- Citizenship: United States
- Education: University of Wisconsin–Madison, Johns Hopkins University
- Known for: Eukaryotic chemotaxis, Signal transduction, Phosphoinositides biology
- Spouse: Aline Devreotes
- Awards: E.B. Wilson Medal(2019), American Society for Cell Biology Inaugural Lifetime fellow (2016), Member of the National Academy of Sciences (2005)
- Scientific career
- Fields: Cell biology, biophysics, systems biology
- Workplaces: Johns Hopkins School of Medicine
- Doctoral advisor: Douglas M. Fambrough, PhD
- Notable students: Robert Insall
- Website: devreotes.johnshopkins.edu

= Peter N. Devreotes =

American scientist

Peter N. Devreotes is an American scientist and the Isaac Morris & Lucille Elizabeth Hay Professor and former director of the department of cell biology, with joint appointments in the Center for Cell Dynamics and department of biological chemistry at the Johns Hopkins University School of Medicine. He also serves on the scientific advisory board of the Allen Institute for Cell Science. He is best known for his contribution in the field of eukaryotic chemotaxis, signal transduction, and phosphoinositides biology.

==Education and career==

Devreotes received his Bachelor of Science degree in physics from University of Wisconsin–Madison in 1971. He next earned his PhD degree in biophysics from the Johns Hopkins University in 1977, where he worked in the laboratory of Dr Douglas Fambrough. He then carried his post-doctoral research in Dr Theodore Steck laboratory at the University of Chicago. Devreotes started his independent career as an assistant professor at the department of biological chemistry]in the Johns Hopkins University School of Medicine in 1980. He was subsequently promoted to the rank of associate professor and then to professor. He served as the director of the biochemistry and molecular biology graduate program from 1990 to 2000. Then he was appointed as the director of the department of cell biology of the Johns Hopkins University School of Medicine in 2000.

As an internationally recognized leader in cell migration, Devreotes was elected to the National Academy of Sciences. He was elected and served as a council member of American Society for Cell Biology. He served in the advisory of the Searle Scholars Program. Devreotes founded Gordon Research Conference on "Gradient Sensing and Directed Cell Migration" in 2005. He currently serves on the Scientific Advisory Board of the Allen Institute for Cell Science.

Devreotes trained more than 75 doctoral students and post-doctoral fellows, many of whom have received senior and distinguished positions in major research institutes (such as University of Michigan, Perelman School of Medicine, Johns Hopkins University, Beatson institute, UTSW, Weill Cornell Medicine, NIAID ) and in different industry.

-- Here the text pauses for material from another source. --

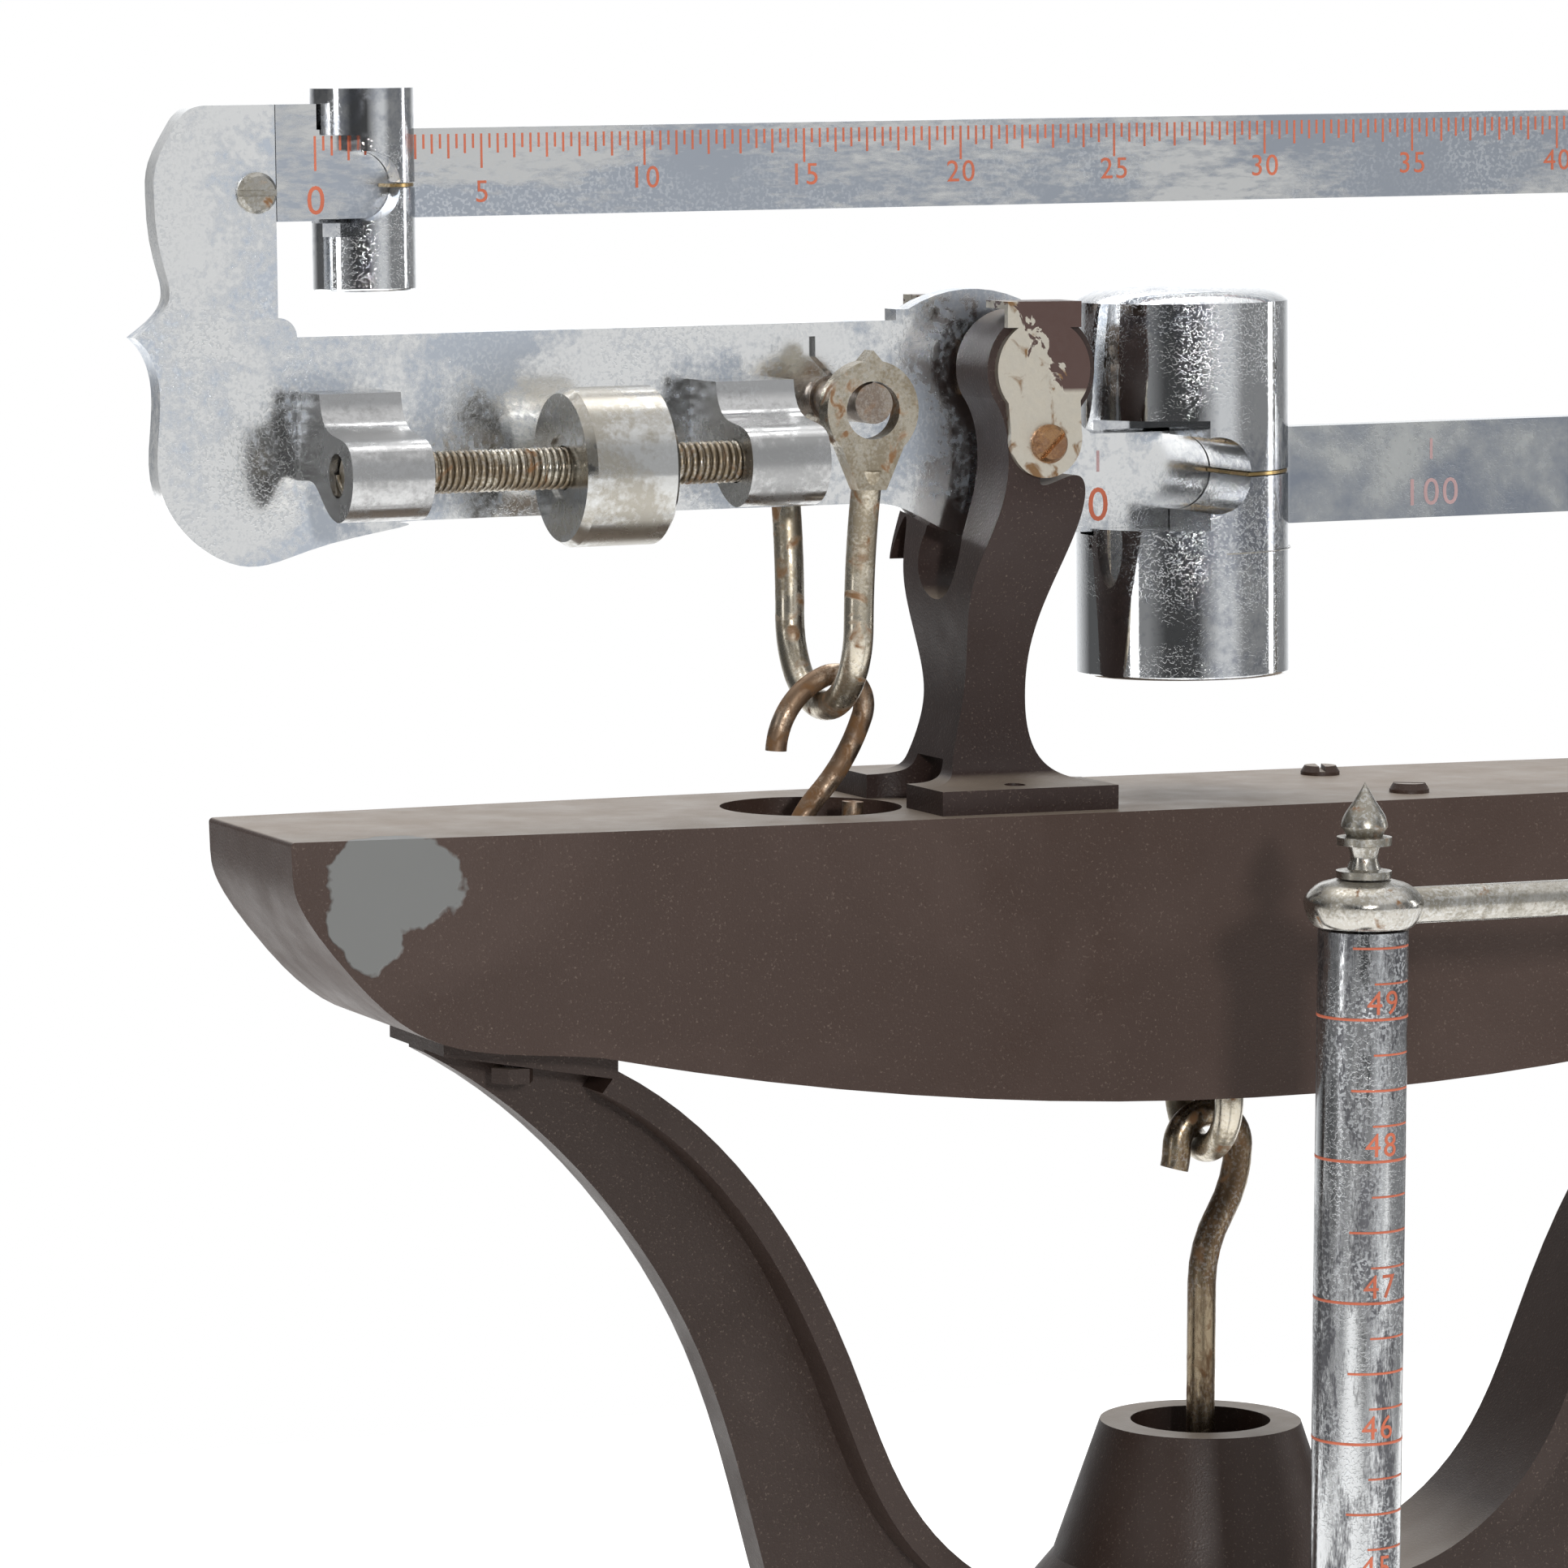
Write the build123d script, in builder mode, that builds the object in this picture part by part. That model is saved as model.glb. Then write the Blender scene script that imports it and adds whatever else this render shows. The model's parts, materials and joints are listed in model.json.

He authored more than 300 scholastic publications including research articles, reviews, book chapters. As of June 2023, he has an h-index of 94 on Google Scholar.

==Research==

Devreotes is an internationally recognized leader in the field of chemotaxis and signal transduction. Devreotes was the first to identify the chemoattractant receptors and to demonstrate that multiple signalling events are activated asymmetrically at the cells leading edge which led to an understanding of the sophisticated strategies that cells use to precisely sense direction. Subsequent research in Devreotes lab helped to uncover the GPCR kinetics and phosphoinositides biology of the polarity organization in migrating Dictyostelium and leukocyte cells. Inside the scientific community, he is widely credited for bringing system-level understanding and implementing computational analysis of dynamical systems in different cell physiological processes. His recent works focus on the understanding the dynamics of internal feedback loops in signal transduction and cytoskeletal networks that confer the biochemical excitability to the membrane and thus control different morphological and functional properties of the cell.

==Awards and honours==
Devreotes received several major awards and honors for his contribution to the cell biology and systems biology:

- 2005: Devreotes was elected to the National Academy of Sciences.
- 2005: Devreotes received National Institutes of Health MERIT Award.
- 2009: Devreotes was awarded Isaac Morris & Lucille Elizabeth Hay Professorship in Embryology at the Johns Hopkins University School of Medicine.
- 2016: Devreotes was elected as one of the Inaugural Lifetime fellow of American Society for Cell Biology.
- 2019: Devreotes was awarded E.B. Wilson Medal, the highest honor of American Society for Cell Biology.